En réalité, le principe posé n’est pas exempt de critique. En effet, la sanction pénale ne se confond pas avec l’indemnisation du préjudice subi par la victime. Ainsi, il n’est pas nécessairement « proportionné » de condamner un prévenu à la confiscation d’un bien d’un certain montant, dévolu à l’Etat (article 131-21, avant-dernier alinéa, du Code pénal), et à payer des dommages intérêts du même montant à la victime de l’infraction. La condamnation d’un prévenu à payer le double de ce que lui a éventuellement rapporté l’infraction est loin d’être en soi proportionnée. A ce titre, la comparaison avec la peine d’amende semble pertinente. En effet, la motivation d’une peine d’amende n’est pas différenciée selon que son montant est inférieur ou supérieur au produit de l’infraction. Dans tous les cas, cette peine doit être motivée « au regard des circonstances de l'infraction, de la personnalité et de la situation personnelle de son auteur, en tenant compte de ses ressources et de ses charges » (Cass.crim, 1er février 2017, n°15-83984, publié au Bulletin). A cet égard, la Haute juridiction refuse que le montant de l’amende soit motivé par la seule référence au bénéfice financier tiré de l’infraction commise par le prévenu (même arrêt). Or, il n’existe en pratique aucune différence notable entre une peine d’amende et la peine de confiscation en valeur.

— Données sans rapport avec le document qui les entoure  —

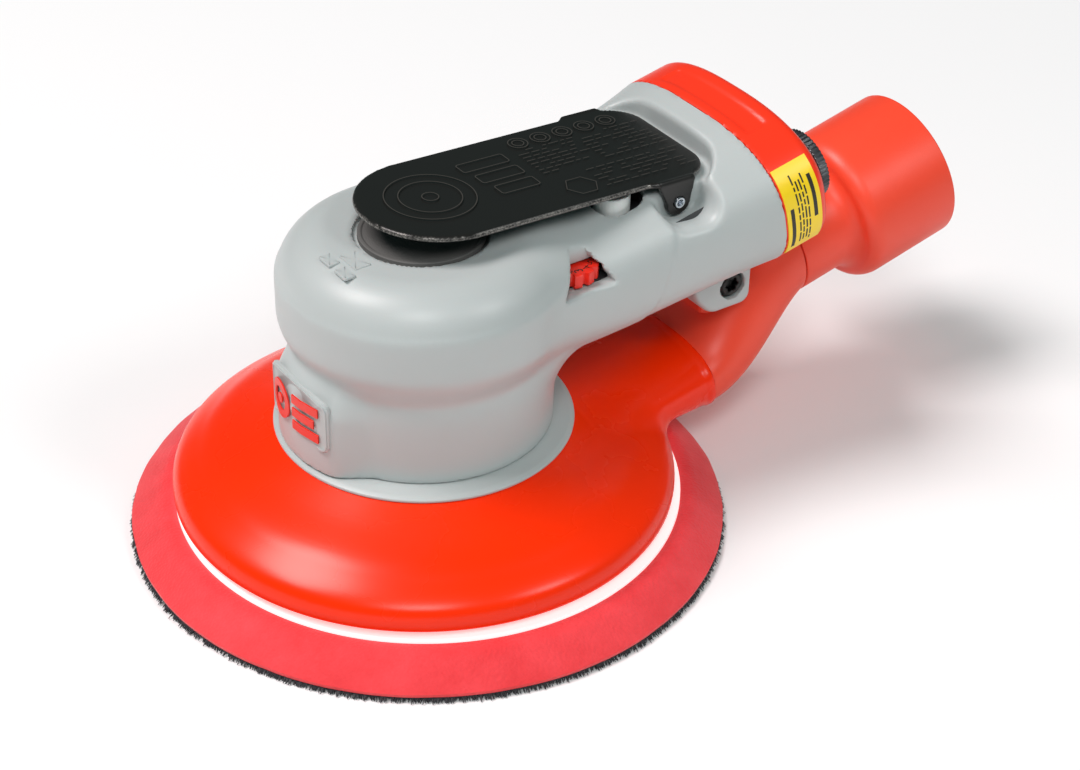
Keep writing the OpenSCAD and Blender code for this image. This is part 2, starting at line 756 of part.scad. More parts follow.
module dial_seal() {
    color(black) translate([dial_x, dial_y, dial_z - 3.95]) ring(barrel_d / 2 + running,
        barrel_d / 2 - 0.9 + running, 1.7);
}

// Air motor

module motor_cylinder() {
    color(steel) translate([0, 0, cylinder_z]) difference() {
        cylinder(h = cylinder_l, r = motor_r);
        translate([bore_offset, 0, -1]) cylinder(h = cylinder_l + 2, r = cylinder_bore_r);
        for (side = [-1, 1], z = [6, 10, 14]) rotate([0, 0, 38 * side]) translate([0, 0, z * cylinder_l / 20])
            rotate([0, 90, 0]) cylinder(h = 40, r = 1.6);
        translate([0, -motor_r + 2.2, -1]) cylinder(h = cylinder_l + 2, r = 1.25);
    }
}

module rear_endplate() {
    color([0.7, 0.71, 0.72]) difference() {
        union() {
            translate([0, 0, rear_z]) cylinder(h = rear_plate_t, r = motor_r);
            translate([0, 0, rear_z]) cylinder(h = pocket_top - 1 - rear_z, r = boss_r);
        }
        translate([0, 0, rear_z - 1]) cylinder(h = 20, r = tail_d / 2 + 3);
        translate([0, 0, rear_bearing_z]) cylinder(h = 20, r = rear_bearing_d / 2);
        translate([0, 0, rear_z + 1.2]) ring(motor_r + 1, motor_r - 1.2, 1.6);
        translate([0, -motor_r + 2.2, rear_z - 1]) cylinder(h = 2.2, r = 1.25);
    }
}

module front_endplate() {
    color([0.7, 0.71, 0.72]) difference() {
        translate([0, 0, front_z]) cylinder(h = front_bearing_h + front_plate_t, r = motor_r);
        translate([0, 0, front_z - 1]) cylinder(h = 30, r = shaft_d / 2 + 3);
        translate([0, 0, front_z - 1]) cylinder(h = front_bearing_h + 1, r = front_bearing_d / 2);
        translate([0, -motor_r + 2.2, cylinder_z - 1]) cylinder(h = 2.2, r = 1.25);
    }
}

module cylinder_pin() {
    color(steel) translate([0, -motor_r + 2.2, cylinder_z - 1]) cylinder(h = cylinder_l + 2, r = 1.25);
}

module motor_seal() {
    color(black) translate([0, 0, rear_z + 1.2]) ring(motor_bore_r, motor_r - 1.2, 1.6);
}

module rear_bearing() {
    color(steel) translate([0, 0, rear_bearing_z])
        bearing(rear_bearing_d / 2, tail_d / 2 + running, rear_bearing_h);
}

module front_bearing() {
    color(steel) translate([0, 0, front_z])
        bearing(front_bearing_d / 2, shaft_d / 2 + running, front_bearing_h);
}

module motor_lock_ring() {
    color([0.35, 0.35, 0.36]) translate([0, 0, front_z - 6]) difference() {
        ring(motor_bore_r + 0.5, balancer_r + 1.6, 6);
        for (a = [0:90:270]) rotate([0, 0, a]) translate([balancer_r + 1, -2, -1]) cube([2.4, 4, 3]);
    }
}

// Shaft with its eccentric balancer, rotor and spindle bearings

module shaft_balancer() {
    weight_r = flange_d / 2 - 7.2;
    weight_h = neck_base - 1.6 - balancer_base;
    color([0.55, 0.55, 0.57]) difference() {
        union() {
            translate([0, 0, balancer_base]) cylinder(h = balancer_top - balancer_base, r = balancer_r);
            translate([0, 0, balancer_base]) intersection() {
                cylinder(h = weight_h, r = weight_r);
                translate([-weight_r, 0, 0]) rotate([0, 0, 45])
                    cube([2 * weight_r, 2 * weight_r, 4 * weight_h], center = true);
            }
            cylinder_from(balancer_top, front_z, shaft_d / 2 + 2);
            cylinder_from(front_z, rear_z + 1, shaft_d / 2);
            cylinder_from(rear_z + 1, tail_top, tail_d / 2);
        }
        translate([orbit_r, 0, balancer_base - 1])
            cylinder(h = balancer_roof - balancer_base + 1, r = spindle_bearing_d / 2);
        translate([shaft_d / 2 - 1.2, -1.5, cylinder_z + 2]) cube([3, 3, cylinder_l - 4]);
        translate([0, 0, tail_top - 0.95]) ring(tail_d / 2 + 1, tail_d / 2 - 0.6, 0.7);
    }
}

module cylinder_from(z0, z1, r) {
    translate([0, 0, z0]) cylinder(h = z1 - z0, r = r);
}

module shaft_snap_ring() {
    color(steel) translate([0, 0, tail_top - 0.95]) ring(tail_d / 2 + 1, tail_d / 2 - 0.6, 0.7);
}

module rotor_key() {
    color(steel) translate([shaft_d / 2 - 1.2, -1.5, cylinder_z + 2]) cube([2.4, 3, cylinder_l - 4]);
}

vane_t = 1.7;
vane_w = 7.2;

module rotor() {
    color([0.6, 0.6, 0.62]) translate([0, 0, cylinder_z + slip]) difference() {
        cylinder(h = cylinder_l - 2 * slip, r = rotor_d / 2);
        translate([0, 0, -1]) cylinder(h = cylinder_l + 2, r = shaft_d / 2);
        translate([0, -1.5, 1.9]) cube([shaft_d / 2 + 1.2, 3, cylinder_l - 4]);
        for (i = [0:4]) rotate([0, 0, 36 + 72 * i])
            translate([rotor_d / 2 - vane_w - 0.4, -vane_t / 2 - 0.05, -1])
                cube([vane_w + 2, vane_t + 0.1, cylinder_l + 2]);
    }
}

module rotor_vanes() {
    color([0.35, 0.2, 0.12]) for (i = [0:4]) rotate([0, 0, 36 + 72 * i])
        translate([rotor_d / 2 - vane_w - 0.2, -vane_t / 2, cylinder_z + slip])
            cube([vane_w, vane_t, cylinder_l - 2 * slip]);
}

module spindle_bearings() {
    color(steel) for (i = [0, 1])
        translate([orbit_r, 0, spindle_bearing_z + i * (spindle_bearing_h + 0.02)])
            bearing(spindle_bearing_d / 2, spindle_d / 2 + running, spindle_bearing_h - 0.02);
}

module bearing_retainer() {
    color([0.35, 0.35, 0.36]) translate([orbit_r, 0, balancer_base])
        ring(spindle_bearing_d / 2, spindle_d / 2 + 2.5, retainer_t);
}

// Spindle and pad, which turn about the eccentric axis

module spindle() {
    color(steel) translate([orbit_r, 0, 0]) difference() {
        union() {
            cylinder_from(hub_top, hub_top + spindle_flange_t, spindle_d / 2 + 6);
            cylinder_from(hub_top + spindle_flange_t, spindle_bearing_z, spindle_d / 2 + 1.2);
            cylinder_from(spindle_bearing_z, spindle_top, spindle_d / 2);
        }
        translate([0, 0, hub_top - 1]) cylinder(h = 14, r = stud_d / 2);
        translate([0, 0, spindle_ring_z]) ring(spindle_d / 2 + 1, spindle_d / 2 - 0.8, 0.7);
        for (side = [-1, 1]) translate([side * (spindle_d / 2 + 9.5), 0, hub_top])
            cube([10, 40, 4 * spindle_flange_t], center = true);
    }
}

module spindle_ring() {
    color(steel) translate([orbit_r, 0, spindle_ring_z]) ring(spindle_d / 2 + 1.2, spindle_d / 2 - 0.8, 0.7);
}

module pad_stud() {
    color(steel) translate([orbit_r, 0, 0]) {
        cylinder_from(plate_base, hub_top + 12, stud_d / 2);
        cylinder_from(plate_base - 1.5, plate_base, stud_d / 2 + 5);
    }
}

module dust_holes() {
    for (i = [0:5]) rotate([0, 0, 30 + 60 * i]) translate([dust_pcd / 2, 0, -1])
        cylinder(h = hub_top + 2, r = dust_hole_d / 2);
}

module pad_plate() {
    color([0.93, 0.93, 0.92]) translate([orbit_r, 0, 0]) difference() {
        union() {
            cylinder_from(plate_base, plate_top, plate_d / 2);
            cylinder_from(plate_base, hub_top, hub_r);
        }
        translate([0, 0, -1]) cylinder(h = 40, r = stud_d / 2);
        dust_holes();
    }
}

module pad_foam() {
    color(soft_red) translate([orbit_r, 0, 0]) difference() {
        rotate_extrude($fn = 96) polygon([[0, hook_t], [pad_d / 2 - 0.4, hook_t], [pad_d / 2, hook_t + 0.9],
            [plate_d / 2 + 2.2, foam_top], [0, foam_top]]);
        translate([0, 0, plate_base]) cylinder(h = 20, r = plate_d / 2);
        translate([0, 0, plate_base - 1.5]) cylinder(h = 20, r = stud_d / 2 + 5);
        dust_holes();
    }
}

module hook_face() {
    color(black) translate([orbit_r, 0, 0]) difference() {
        cylinder(h = hook_t, r = pad_d / 2 - 0.4, $fn = 96);
        dust_holes();
    }
}

// Each sub-part by name

housing();
grip();
front_badge();
head_disc();
flange_ring();
shroud_ring();
shroud();
exhaust_tube();
tube_screw();
tube_nut();
end_cap();
cap_label();
inlet_bushing();
inlet_ring();
inlet_seal();
inlet_screen();
muffler();
lever_pin();
valve_seat();
valve_spring();
stem_bushing();
stem_seal();
dial_seal();
motor_cylinder();
rear_endplate();
front_endplate();
rear_bearing();
front_bearing();
motor_lock_ring();
motor_seal();
cylinder_pin();
throttle_lever();
valve_stem();
throttle_valve();
speed_dial();
shaft_balancer();
rotor();
rotor_vanes();
rotor_key();
shaft_snap_ring();
spindle_bearings();
bearing_retainer();
spindle();
spindle_ring();
pad_stud();
pad_plate();
pad_foam();
hook_face();
hose_cuff();
cuff_ring();
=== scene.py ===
# Palm-held air sander: a 150 mm foam pad under a dust shroud, a soft grey grip with a steel lever, and a
# swivelling hose cuff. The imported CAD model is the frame, and every piece is placed from it, in metres.
import json
import math
import bmesh
import bpy
import numpy as np
from mathutils import Matrix, Vector


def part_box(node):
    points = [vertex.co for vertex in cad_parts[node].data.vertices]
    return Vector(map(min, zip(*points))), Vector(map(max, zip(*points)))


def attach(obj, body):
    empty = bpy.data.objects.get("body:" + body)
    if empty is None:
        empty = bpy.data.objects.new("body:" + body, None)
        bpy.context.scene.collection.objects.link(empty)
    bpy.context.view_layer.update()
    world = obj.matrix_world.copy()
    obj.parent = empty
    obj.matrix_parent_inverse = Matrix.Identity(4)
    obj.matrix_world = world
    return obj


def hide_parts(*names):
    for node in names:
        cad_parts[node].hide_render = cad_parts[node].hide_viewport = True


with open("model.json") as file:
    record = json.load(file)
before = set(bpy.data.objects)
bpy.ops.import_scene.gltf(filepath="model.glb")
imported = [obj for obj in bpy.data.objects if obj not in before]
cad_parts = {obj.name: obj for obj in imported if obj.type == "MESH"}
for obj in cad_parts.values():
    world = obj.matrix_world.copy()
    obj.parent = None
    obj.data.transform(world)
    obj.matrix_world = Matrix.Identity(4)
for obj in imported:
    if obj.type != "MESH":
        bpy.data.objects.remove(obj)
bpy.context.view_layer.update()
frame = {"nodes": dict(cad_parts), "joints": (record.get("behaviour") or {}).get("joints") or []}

# ---------------------------------------------------------------------------------------------------
# Camera, floor and light. A white sweep in a dim studio, lit by a large soft box on the left and behind, a
# second one in front and a weak third on the right: a soft grey shadow falls to the right.
MM = 0.001
camera_turn, camera_rise, camera_roll = math.radians(-35.27), math.radians(33.99), math.radians(1.29)
camera_at = np.array([-252.52, -406.38, 360.68])
back = np.array([math.sin(camera_turn) * math.cos(camera_rise),
                 -math.cos(camera_turn) * math.cos(camera_rise), math.sin(camera_rise)])
across = np.array([math.cos(camera_turn), math.sin(camera_turn), 0.0])
upward = np.cross(back, across)
level_x = math.cos(camera_roll) * across + math.sin(camera_roll) * upward
level_y = -math.sin(camera_roll) * across + math.cos(camera_roll) * upward
camera_data = bpy.data.cameras.new("camera")
camera_data.sensor_width, camera_data.lens = 36.0, 78.26
camera_data.clip_start, camera_data.clip_end = 0.01, 20.0
camera = bpy.data.objects.new("camera", camera_data)
camera.matrix_world = Matrix([[level_x[i], level_y[i], back[i], camera_at[i] * MM] for i in range(3)]
                             + [[0, 0, 0, 1]])
bpy.context.scene.collection.objects.link(camera)
bpy.context.scene.camera = camera


def colour(hex_code):
    """sRGB hex to linear: each channel c becomes ((c + 0.055) / 1.055) ** 2.4, or c / 12.92 when dark."""
    parts = [int(hex_code[i:i + 2], 16) / 255 for i in (1, 3, 5)]
    return [c / 12.92 if c <= 0.04045 else ((c + 0.055) / 1.055) ** 2.4 for c in parts] + [1.0]


def add(material, kind, settings=None, links=None):
    """Adds one node, sets its attributes and sockets, and links sockets {input: (node, output)}."""
    node = material.node_tree.nodes.new("ShaderNode" + kind)
    for key, value in (settings or {}).items():
        if isinstance(key, str) and hasattr(node, key):
            setattr(node, key, value)
        else:
            node.inputs[key].default_value = value
    for key, (source, output) in (links or {}).items():
        material.node_tree.links.new(source.outputs[output], node.inputs[key])
    return node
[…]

Dans les deux cas, il s’agit d’une sanction pénale affectant le patrimoine du condamné, que ce patrimoine ait ou non un rapport avec l’infraction commise, et qui se cumulera aux éventuels dommages et intérêts accordés à la partie civile. Dans ces conditions, on voit mal ce qui pourrait justifier la différence de régime entre le prononcé d’une amende et le prononcé d’une confiscation d’une somme d’argent d’un même montant sur un compte bancaire préalablement saisi. Tout au plus, l’exécution de la peine de confiscation sera plus certaine car plus aisée, ce qui devrait conduire les juridictions à être encore plus attentive au prononcé de ce type de peine. Enfin, il doit être rappelé que la peine de confiscation du produit de l’infraction n’est ni obligatoire, ni automatique.